For surface lures, poppers are more effective than plugs. Bright yellow is the most effective color for a popper, and after that, the best colors are red, brown, black and white. For a plug, red and white is the best color combination. Plugs are not as deadly as poppers, but the bigger bass tend to hit plugs more readily. "I knew a painter—he's dead now—who fished strip mines," says Dr. Bennett. "He caught more big bass than anyone I know. He used big, deer-hair bugs with lots of colors. He made the bugs himself. He'd cast one out and let it sit just like a bale of hay. He'd let it sit for 5 minutes. Then he'd give it a little twist and let it lie again, worrying those big bass onto the hook. Most of the bass he caught ranged from four and a half to six pounds. He never caught more than two on a trip, but over the season he caught more big bass than anyone else.
"You know there are fishermen who consistently take fish. As I said, our records show that 10% catch 80% of the fish. First of all, they handle their tackle well. They are able to hit where they want to hit. That's a simple matter of practice. But from then on, it's a matter of an extra little something—the certain twitch you can give a popper or the way the lure is presented. There's an indefinable something that makes the bass decide to strike or not to strike."
By far the most effective live bait are nightcrawlers. The worms far surpass minnows, crickets, grasshoppers and crayfish. A nightcrawler in a harness of three hooks is the most consistently successful live bait.

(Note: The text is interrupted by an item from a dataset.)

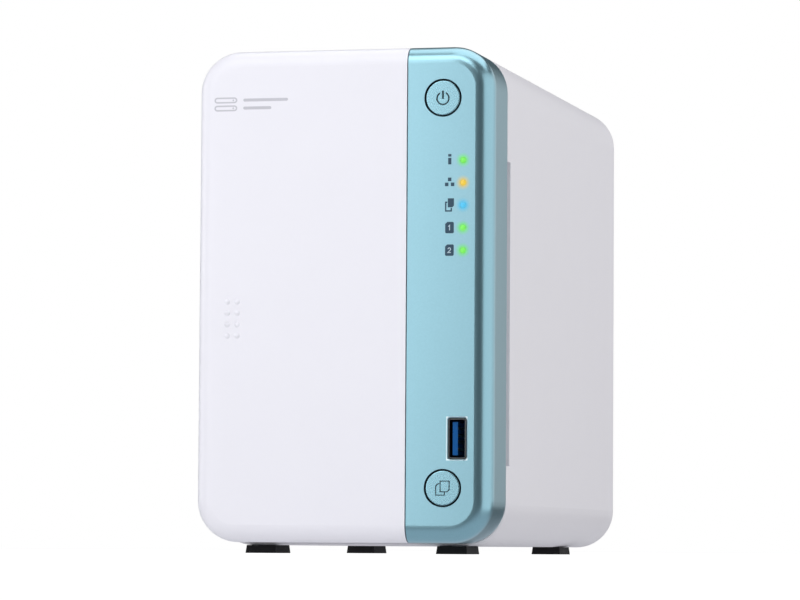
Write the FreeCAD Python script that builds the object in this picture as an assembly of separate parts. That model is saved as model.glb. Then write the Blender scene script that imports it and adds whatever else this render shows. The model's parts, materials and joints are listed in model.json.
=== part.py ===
"""Two-bay desktop network attached storage, as an assembly of separate sub-parts.

Millimetres. +X is right seen from the front, +Y points to the back, +Z is up.
The origin is the bottom centre of the whole object, on the surface its feet stand on.
Each sub-part is written to parts/NODE.step.
"""
import FreeCAD, Part
import math
import os

Vector = FreeCAD.Vector

# Whole object
WIDTH = 102.0
HEIGHT = 169.0
DEPTH = 219.0
FOOT_HEIGHT = 2.7
BUMP_RISE = 0.4
CORNER_RADIUS = 14.0
FRONT_FILLET = 5.8
REAR_FILLET = 4.5
WALL = 2.4
FIT_GAP = 0.4

# Places along the depth
FRONT_Y = -DEPTH / 2 + BUMP_RISE
REAR_Y = DEPTH / 2
SEAM_Y = FRONT_Y + 23.5
FRONT_INNER_Y = FRONT_Y + WALL

# Seams between the skins
SEAM_X = 22.0
SEAM_GAP = 0.4
SEAM_CHAMFER = 0.5
NOTCH_DEPTH = 4.9
NOTCH_Z = (29.6, 132.2)
FRONT_RAISE = 0.9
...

As every bass fisherman knows, there are times when the bass just will not bite. When this happens, Dr. Bennett suggests, "Take a flat board and shake them up by whacking the water. Go out and make a lot of noise. The fish will be curious. Pull the boat away for 5 minutes, and then go back in and catch bass. It works on some occasions." But exactly why bass bite or do not bite is a question that eludes even Dr. Bennett. It may be that the hot biting periods are associated with the availability of some food organism in the water. But then, Dr. Bennett is not certain. "There's nothing very consistent," he says. "That's why fishing is interesting."